*Stated exercise*: Note each line of the listing that contains the string "from", and copy it.

*Data*:
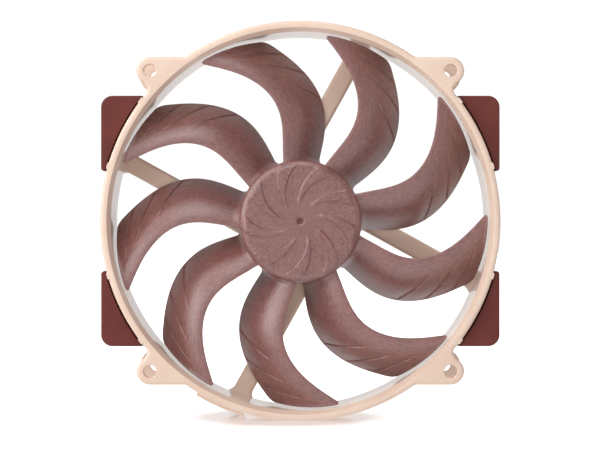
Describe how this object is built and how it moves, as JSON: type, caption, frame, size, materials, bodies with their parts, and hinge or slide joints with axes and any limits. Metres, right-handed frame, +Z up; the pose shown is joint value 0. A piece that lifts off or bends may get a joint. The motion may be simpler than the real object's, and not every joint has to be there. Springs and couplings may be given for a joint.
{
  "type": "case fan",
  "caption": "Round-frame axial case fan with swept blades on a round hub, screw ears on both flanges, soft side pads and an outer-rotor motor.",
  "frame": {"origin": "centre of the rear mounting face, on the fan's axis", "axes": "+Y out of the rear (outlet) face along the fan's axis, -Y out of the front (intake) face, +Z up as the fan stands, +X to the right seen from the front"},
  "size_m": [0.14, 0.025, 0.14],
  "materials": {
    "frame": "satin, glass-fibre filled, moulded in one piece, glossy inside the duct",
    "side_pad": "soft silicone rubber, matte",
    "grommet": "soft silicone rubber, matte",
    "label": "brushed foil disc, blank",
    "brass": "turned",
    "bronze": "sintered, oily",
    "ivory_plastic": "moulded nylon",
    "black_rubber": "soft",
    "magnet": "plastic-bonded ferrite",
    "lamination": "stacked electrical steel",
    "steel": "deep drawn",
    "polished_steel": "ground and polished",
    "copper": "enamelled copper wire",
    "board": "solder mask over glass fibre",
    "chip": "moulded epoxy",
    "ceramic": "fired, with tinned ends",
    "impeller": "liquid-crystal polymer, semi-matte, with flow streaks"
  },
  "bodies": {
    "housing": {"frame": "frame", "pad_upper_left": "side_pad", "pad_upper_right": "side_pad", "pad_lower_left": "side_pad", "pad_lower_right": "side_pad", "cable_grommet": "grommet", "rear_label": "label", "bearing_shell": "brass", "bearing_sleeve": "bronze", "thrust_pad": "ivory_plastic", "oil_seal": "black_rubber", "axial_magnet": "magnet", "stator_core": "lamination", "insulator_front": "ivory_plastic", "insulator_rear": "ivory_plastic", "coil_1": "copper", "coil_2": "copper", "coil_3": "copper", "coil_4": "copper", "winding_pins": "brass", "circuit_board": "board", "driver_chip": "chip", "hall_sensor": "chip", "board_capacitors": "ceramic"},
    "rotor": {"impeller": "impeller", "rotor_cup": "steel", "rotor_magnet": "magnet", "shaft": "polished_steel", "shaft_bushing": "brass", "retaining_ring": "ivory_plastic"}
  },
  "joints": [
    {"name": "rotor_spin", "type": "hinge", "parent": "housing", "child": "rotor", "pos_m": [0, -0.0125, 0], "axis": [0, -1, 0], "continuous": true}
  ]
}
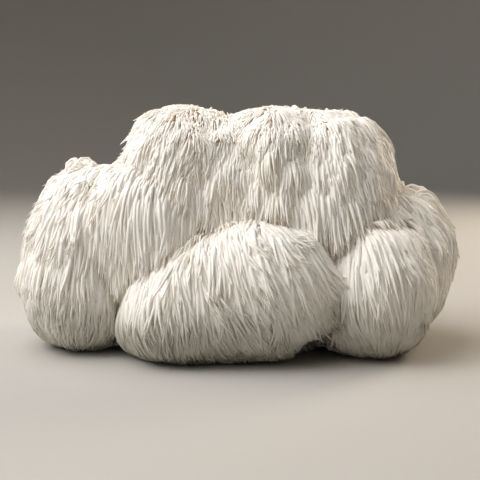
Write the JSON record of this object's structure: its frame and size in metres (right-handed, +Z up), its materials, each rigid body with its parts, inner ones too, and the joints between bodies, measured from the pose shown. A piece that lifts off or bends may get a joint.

*Answer to this task*:
  "frame": {"origin": "centre of the rear mounting face, on the fan's axis", "axes": "+Y out of the rear (outlet) face along the fan's axis, -Y out of the front (intake) face, +Z up as the fan stands, +X to the right seen from the front"},
Write the JSON record of this object's structure: its frame and size in metres (right-handed, +Z up), its materials, each rigid body with its parts, inner ones too, and the joints between bodies, measured from the pose shown. A piece that lifts off or bends may get a joint.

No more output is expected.